Richard Dawkins, The God Delusion, Bantam: London, 2006
"Pantheists don't believe in a supernatural God at all, but use the word God as a non-supernatural synonym for Nature or for the Universe, or for the lawfulness that governs its workings. Deists differ from theists in that their God does not answer prayers, is not interested in sins or confessions, does not read our thoughts and does not intervene with capricious miracles. Deists differ from pantheists in that the desit God is some kind of cosmic intelligence, rather than the pantheist's metaphoric or poetic synonym for the laws of the universe. Pantheism is sexed-up atheism. Deism is watered-down theism.... Einstein was using 'God' in a purely metaphorical, poetic sense. So is Stephen Hawking, and so are most of those physicists who occasionally slip into the language of religious metaphor." (pp. 18-19)
Some thoughts:
- A helpful corrective for scientists. Dawkins avoids using 'God' in this sense, and considers it confusing and politically expedient. He has a point. Francis Schaeffer warns of the same thing is liberal Christian theology, where people who have basically denied the existence of God continue to use God-language in order to smuggle in greater emotional and spiritual significance to their otherwise-atheism.
- It is not fair to say that all pantheism is merely sexed-up atheism. I can think of at least four ways that this comment could be engaged with:
- Some atheists use pantheistic language, and mean nothing by it, as Dawkins suggests. At worst, they are doing this is a politically expedient way, for which his derision is perhaps justified. Such pantheists are really de facto atheists.

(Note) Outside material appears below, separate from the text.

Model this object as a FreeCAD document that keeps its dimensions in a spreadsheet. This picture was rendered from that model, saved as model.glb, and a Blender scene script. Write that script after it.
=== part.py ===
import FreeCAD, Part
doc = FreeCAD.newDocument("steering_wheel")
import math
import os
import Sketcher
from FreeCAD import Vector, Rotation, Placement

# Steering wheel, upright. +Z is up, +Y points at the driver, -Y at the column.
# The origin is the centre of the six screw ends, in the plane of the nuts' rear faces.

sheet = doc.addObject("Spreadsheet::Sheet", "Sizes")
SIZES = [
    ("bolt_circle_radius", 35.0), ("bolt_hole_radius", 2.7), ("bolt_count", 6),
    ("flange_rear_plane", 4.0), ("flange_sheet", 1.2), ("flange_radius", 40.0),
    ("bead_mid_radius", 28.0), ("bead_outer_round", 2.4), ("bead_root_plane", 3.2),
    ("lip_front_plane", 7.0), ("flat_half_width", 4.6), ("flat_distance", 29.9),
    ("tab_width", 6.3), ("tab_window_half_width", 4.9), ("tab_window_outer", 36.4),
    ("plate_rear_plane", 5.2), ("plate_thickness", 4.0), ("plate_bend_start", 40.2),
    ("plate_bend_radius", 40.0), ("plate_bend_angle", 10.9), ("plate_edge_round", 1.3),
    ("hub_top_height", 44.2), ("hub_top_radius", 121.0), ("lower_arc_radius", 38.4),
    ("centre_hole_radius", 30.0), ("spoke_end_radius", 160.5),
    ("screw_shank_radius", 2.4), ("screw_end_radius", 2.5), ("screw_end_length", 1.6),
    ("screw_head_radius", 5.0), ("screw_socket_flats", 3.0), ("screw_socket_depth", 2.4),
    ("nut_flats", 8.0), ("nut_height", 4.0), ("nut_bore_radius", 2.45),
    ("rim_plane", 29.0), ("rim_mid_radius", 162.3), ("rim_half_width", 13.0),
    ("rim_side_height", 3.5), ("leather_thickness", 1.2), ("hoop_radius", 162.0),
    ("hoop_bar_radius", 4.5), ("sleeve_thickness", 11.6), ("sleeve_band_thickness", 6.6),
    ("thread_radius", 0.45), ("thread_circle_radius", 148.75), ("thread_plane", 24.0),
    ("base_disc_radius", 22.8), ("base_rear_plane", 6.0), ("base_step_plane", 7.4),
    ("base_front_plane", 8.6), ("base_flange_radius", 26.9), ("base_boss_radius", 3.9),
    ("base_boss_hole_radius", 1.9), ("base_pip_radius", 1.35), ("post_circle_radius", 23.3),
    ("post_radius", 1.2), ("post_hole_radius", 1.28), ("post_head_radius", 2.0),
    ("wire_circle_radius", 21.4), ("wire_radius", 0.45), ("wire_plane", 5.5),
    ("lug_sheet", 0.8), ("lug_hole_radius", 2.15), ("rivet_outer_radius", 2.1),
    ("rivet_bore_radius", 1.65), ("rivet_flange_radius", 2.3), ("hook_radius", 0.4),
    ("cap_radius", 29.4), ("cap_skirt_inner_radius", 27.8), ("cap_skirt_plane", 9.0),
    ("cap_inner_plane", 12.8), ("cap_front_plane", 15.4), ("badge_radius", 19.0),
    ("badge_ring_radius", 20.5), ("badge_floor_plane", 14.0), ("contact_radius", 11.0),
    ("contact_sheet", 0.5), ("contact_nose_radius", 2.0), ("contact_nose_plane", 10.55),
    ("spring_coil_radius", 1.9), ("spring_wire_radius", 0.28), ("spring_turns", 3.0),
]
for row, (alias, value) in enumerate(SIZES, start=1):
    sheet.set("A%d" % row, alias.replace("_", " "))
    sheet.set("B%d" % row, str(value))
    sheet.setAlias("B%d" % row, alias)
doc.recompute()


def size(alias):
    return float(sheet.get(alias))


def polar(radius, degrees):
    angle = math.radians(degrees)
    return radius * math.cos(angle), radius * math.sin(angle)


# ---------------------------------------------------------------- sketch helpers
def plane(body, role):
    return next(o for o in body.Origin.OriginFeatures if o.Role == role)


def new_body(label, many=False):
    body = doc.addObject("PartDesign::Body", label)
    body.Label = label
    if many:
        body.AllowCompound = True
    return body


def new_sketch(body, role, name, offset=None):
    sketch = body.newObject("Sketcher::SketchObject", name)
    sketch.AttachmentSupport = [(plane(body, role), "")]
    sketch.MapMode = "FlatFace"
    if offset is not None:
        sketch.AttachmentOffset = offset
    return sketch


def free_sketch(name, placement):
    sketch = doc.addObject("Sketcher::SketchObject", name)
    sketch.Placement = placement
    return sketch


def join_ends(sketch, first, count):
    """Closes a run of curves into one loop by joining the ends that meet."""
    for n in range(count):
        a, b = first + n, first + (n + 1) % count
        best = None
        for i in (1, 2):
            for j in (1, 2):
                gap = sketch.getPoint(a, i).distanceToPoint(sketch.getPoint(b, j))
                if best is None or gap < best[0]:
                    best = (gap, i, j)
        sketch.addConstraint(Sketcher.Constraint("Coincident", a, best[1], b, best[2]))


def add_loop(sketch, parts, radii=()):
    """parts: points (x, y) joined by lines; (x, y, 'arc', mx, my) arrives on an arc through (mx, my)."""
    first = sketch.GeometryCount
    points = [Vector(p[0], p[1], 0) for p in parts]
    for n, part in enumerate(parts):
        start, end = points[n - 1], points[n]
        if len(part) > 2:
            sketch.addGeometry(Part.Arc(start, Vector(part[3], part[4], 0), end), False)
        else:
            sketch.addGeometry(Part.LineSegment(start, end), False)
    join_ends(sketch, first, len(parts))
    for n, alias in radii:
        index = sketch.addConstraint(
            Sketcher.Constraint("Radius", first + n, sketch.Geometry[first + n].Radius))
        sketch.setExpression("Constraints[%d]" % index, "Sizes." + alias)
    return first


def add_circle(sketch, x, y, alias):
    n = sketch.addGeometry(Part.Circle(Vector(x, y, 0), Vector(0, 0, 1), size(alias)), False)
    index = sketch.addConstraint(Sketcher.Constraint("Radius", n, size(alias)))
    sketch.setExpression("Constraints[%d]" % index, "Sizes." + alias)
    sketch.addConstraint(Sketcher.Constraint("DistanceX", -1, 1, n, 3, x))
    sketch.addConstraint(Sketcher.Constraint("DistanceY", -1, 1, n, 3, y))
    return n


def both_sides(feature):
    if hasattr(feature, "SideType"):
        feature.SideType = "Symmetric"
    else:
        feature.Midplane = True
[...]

- But properly speaking, pantheism is an ontological claim. It is the belief that there is a quality or value to the natural world that is more than the sum of its parts. There is something spiritual about the natural world. This is not merely sexed-up atheism, but a philosophical system.

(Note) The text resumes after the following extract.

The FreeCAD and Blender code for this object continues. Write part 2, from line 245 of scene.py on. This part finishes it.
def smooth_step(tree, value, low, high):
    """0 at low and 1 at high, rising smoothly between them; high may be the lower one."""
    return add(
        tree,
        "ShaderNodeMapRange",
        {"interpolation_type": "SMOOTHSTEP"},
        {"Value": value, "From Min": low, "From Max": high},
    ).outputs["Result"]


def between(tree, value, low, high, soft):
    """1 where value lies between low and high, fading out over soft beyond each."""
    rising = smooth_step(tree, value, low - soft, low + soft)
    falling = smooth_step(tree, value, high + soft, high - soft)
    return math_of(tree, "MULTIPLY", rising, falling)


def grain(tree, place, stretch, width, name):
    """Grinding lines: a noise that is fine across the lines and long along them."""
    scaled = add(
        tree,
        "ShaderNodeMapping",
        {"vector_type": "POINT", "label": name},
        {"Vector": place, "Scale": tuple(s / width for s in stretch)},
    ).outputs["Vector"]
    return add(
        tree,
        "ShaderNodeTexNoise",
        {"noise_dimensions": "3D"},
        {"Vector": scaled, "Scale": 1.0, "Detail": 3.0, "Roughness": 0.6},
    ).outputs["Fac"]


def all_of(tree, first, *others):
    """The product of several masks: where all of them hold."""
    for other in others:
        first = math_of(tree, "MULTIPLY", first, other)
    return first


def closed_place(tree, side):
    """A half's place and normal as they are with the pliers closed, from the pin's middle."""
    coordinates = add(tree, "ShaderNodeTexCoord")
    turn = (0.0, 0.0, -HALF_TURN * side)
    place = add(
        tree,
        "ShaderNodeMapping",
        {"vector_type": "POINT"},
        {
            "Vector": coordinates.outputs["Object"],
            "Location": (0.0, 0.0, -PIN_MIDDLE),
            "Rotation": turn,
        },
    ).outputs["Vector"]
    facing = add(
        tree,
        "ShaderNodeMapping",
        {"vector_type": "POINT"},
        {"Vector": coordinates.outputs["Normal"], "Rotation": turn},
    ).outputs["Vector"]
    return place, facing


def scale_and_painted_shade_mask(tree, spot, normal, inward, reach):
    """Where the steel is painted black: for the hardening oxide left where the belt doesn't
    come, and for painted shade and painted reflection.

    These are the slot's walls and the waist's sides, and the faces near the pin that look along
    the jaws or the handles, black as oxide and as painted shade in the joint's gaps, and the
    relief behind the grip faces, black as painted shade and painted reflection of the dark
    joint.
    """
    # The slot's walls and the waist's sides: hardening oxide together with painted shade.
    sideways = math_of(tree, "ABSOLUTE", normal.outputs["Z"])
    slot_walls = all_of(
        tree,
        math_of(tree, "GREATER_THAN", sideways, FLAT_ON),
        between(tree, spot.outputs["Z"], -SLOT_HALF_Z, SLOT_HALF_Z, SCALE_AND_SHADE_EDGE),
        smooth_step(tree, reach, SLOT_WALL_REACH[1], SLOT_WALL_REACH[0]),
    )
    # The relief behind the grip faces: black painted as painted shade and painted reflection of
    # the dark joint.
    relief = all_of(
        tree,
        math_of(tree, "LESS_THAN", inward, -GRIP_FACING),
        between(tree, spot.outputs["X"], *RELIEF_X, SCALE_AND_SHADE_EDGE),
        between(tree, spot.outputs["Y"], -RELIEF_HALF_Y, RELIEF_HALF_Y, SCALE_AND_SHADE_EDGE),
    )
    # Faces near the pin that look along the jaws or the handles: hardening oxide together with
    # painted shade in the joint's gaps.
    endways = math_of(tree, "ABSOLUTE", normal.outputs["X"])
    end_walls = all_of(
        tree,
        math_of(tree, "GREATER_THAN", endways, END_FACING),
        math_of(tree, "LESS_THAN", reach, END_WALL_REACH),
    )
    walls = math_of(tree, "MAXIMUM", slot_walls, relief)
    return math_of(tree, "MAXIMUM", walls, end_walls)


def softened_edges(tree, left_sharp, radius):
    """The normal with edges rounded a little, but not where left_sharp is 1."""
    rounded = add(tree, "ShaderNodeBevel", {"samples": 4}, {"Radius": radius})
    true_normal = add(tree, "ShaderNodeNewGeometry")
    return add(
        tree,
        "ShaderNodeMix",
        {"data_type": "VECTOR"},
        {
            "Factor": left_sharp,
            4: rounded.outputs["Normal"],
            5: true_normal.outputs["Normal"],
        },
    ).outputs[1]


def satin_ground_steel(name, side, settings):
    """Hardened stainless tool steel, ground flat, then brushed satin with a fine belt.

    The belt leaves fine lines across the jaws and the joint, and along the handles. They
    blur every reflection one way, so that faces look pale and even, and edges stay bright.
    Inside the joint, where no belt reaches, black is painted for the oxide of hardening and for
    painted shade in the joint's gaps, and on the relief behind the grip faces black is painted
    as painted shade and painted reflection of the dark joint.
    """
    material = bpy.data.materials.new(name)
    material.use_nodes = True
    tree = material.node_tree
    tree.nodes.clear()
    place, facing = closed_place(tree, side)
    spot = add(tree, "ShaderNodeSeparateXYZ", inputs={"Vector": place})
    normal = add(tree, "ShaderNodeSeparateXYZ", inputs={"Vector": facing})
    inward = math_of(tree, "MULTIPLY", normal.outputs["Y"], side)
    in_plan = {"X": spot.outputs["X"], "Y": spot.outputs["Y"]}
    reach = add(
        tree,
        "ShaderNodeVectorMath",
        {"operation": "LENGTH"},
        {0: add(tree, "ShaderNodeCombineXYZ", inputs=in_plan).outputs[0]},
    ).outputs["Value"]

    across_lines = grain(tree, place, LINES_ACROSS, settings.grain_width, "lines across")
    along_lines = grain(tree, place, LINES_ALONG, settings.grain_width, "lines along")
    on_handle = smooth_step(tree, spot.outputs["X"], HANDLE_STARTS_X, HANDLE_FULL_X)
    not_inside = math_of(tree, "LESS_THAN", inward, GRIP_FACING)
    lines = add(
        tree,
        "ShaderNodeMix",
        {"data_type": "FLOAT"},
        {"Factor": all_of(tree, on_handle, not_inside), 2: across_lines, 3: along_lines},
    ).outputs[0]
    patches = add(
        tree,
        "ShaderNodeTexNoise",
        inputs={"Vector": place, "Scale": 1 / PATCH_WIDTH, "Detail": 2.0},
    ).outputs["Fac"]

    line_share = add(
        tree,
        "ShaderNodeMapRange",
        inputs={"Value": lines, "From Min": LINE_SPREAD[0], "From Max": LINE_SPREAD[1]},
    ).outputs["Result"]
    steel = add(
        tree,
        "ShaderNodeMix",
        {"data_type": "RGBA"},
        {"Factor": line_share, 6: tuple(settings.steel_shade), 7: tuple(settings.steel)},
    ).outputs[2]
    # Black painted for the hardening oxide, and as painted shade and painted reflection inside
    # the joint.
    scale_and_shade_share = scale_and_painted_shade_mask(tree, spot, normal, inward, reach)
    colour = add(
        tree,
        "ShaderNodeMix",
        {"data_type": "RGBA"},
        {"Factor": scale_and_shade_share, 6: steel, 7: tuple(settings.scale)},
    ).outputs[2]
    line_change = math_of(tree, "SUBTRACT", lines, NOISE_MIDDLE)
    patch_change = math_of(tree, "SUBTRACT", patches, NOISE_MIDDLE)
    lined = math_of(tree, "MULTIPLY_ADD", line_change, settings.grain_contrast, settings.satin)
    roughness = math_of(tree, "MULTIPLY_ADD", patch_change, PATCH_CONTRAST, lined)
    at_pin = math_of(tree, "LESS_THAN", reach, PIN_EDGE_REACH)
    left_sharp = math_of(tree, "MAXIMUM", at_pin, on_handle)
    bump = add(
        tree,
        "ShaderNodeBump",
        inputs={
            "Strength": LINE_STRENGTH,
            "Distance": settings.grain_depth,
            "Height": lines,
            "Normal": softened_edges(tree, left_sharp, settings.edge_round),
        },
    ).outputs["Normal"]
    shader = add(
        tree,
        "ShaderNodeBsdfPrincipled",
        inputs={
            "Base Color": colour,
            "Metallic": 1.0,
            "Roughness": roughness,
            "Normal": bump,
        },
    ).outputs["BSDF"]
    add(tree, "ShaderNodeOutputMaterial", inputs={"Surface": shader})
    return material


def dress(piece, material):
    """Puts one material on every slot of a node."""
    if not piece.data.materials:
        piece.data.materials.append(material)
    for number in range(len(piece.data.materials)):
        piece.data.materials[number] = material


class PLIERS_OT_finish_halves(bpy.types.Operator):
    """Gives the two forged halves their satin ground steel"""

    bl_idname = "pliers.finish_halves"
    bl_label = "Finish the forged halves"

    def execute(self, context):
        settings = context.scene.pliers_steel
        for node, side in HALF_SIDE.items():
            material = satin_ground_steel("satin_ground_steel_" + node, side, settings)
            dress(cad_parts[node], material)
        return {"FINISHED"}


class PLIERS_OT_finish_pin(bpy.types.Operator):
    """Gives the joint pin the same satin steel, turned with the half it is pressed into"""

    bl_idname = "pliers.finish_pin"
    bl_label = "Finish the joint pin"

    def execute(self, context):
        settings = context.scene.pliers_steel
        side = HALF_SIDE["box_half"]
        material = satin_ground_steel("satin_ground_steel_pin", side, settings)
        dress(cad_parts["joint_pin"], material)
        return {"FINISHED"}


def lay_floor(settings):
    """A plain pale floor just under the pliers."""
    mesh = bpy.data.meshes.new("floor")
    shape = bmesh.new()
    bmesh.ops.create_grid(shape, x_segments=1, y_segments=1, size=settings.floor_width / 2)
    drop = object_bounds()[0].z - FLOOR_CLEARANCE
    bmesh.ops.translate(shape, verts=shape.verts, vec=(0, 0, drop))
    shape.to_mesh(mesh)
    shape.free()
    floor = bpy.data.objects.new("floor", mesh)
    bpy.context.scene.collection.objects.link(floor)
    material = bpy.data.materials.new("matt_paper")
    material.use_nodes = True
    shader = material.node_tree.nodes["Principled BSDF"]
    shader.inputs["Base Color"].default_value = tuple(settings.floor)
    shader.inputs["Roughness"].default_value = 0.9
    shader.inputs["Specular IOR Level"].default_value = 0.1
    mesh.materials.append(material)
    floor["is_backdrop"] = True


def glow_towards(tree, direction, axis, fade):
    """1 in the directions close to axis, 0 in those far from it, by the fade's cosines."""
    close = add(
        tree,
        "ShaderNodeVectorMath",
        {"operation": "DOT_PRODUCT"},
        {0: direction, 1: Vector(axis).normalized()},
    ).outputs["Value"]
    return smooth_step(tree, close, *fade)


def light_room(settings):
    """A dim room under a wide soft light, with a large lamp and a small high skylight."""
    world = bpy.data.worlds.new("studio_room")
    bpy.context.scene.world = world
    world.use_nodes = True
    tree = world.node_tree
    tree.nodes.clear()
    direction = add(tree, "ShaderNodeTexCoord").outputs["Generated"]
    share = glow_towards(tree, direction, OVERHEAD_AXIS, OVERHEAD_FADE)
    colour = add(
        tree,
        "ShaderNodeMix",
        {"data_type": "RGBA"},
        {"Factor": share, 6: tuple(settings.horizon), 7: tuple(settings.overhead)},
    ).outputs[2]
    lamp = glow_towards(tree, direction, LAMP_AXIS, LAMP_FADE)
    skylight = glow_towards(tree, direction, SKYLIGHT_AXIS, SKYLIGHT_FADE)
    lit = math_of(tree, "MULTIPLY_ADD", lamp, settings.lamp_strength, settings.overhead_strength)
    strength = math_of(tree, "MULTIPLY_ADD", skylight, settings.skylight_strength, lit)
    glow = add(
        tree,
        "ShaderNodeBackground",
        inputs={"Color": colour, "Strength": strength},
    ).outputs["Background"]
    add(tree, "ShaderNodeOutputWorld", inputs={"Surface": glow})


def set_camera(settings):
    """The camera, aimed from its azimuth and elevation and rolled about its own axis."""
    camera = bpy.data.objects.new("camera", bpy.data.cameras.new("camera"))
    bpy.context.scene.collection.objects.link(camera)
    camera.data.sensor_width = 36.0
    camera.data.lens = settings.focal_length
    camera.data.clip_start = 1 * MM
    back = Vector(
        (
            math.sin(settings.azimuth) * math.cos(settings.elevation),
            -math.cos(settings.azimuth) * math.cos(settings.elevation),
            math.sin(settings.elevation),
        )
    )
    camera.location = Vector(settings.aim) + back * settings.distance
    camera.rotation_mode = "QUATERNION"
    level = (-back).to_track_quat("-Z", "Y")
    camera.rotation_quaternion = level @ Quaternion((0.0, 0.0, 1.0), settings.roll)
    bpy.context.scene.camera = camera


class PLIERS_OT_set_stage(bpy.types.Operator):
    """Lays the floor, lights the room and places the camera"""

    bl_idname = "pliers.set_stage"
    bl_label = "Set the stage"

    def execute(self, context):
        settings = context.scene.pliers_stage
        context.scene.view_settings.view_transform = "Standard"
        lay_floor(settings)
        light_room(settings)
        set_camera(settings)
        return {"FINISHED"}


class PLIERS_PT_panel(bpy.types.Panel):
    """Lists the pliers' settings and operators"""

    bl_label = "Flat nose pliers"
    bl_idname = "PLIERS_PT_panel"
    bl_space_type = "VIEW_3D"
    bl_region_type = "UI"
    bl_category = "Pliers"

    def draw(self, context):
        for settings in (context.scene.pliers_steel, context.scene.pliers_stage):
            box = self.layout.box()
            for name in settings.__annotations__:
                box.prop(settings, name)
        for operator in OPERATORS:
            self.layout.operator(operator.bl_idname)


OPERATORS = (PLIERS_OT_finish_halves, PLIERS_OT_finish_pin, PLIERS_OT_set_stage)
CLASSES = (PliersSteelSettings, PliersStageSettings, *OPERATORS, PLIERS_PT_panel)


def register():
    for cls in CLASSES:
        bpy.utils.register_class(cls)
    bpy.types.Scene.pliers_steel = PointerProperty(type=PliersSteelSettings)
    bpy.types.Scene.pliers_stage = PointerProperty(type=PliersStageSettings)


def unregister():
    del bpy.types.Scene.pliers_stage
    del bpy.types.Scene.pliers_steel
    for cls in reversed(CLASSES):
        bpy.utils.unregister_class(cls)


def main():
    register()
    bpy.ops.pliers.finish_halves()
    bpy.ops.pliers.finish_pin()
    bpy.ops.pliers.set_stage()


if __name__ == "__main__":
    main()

- However, some atheists use pantheistic language because they truly want to say that there is something meaningful, valuable and significant about the natural world, while still denying a spiritual world. At times I feel that Dawkins wants to speak of good and evil with a force that really goes beyond his scientific naturalism. I think that this is because we do have an innate (not psychologically/biologically required) understanding that there is more to life than the merely physical. You could say that these atheists are de facto pantheists.
- But you could say that pantheism has no proper ground for its belief in a spiritual dimension to the created world. You could say that when taken to its logical conclusion any belief of supernatural value to the created world is intangible and meaningless. You could thus argue that intentionally or not, all pantheism is ultimately atheistic.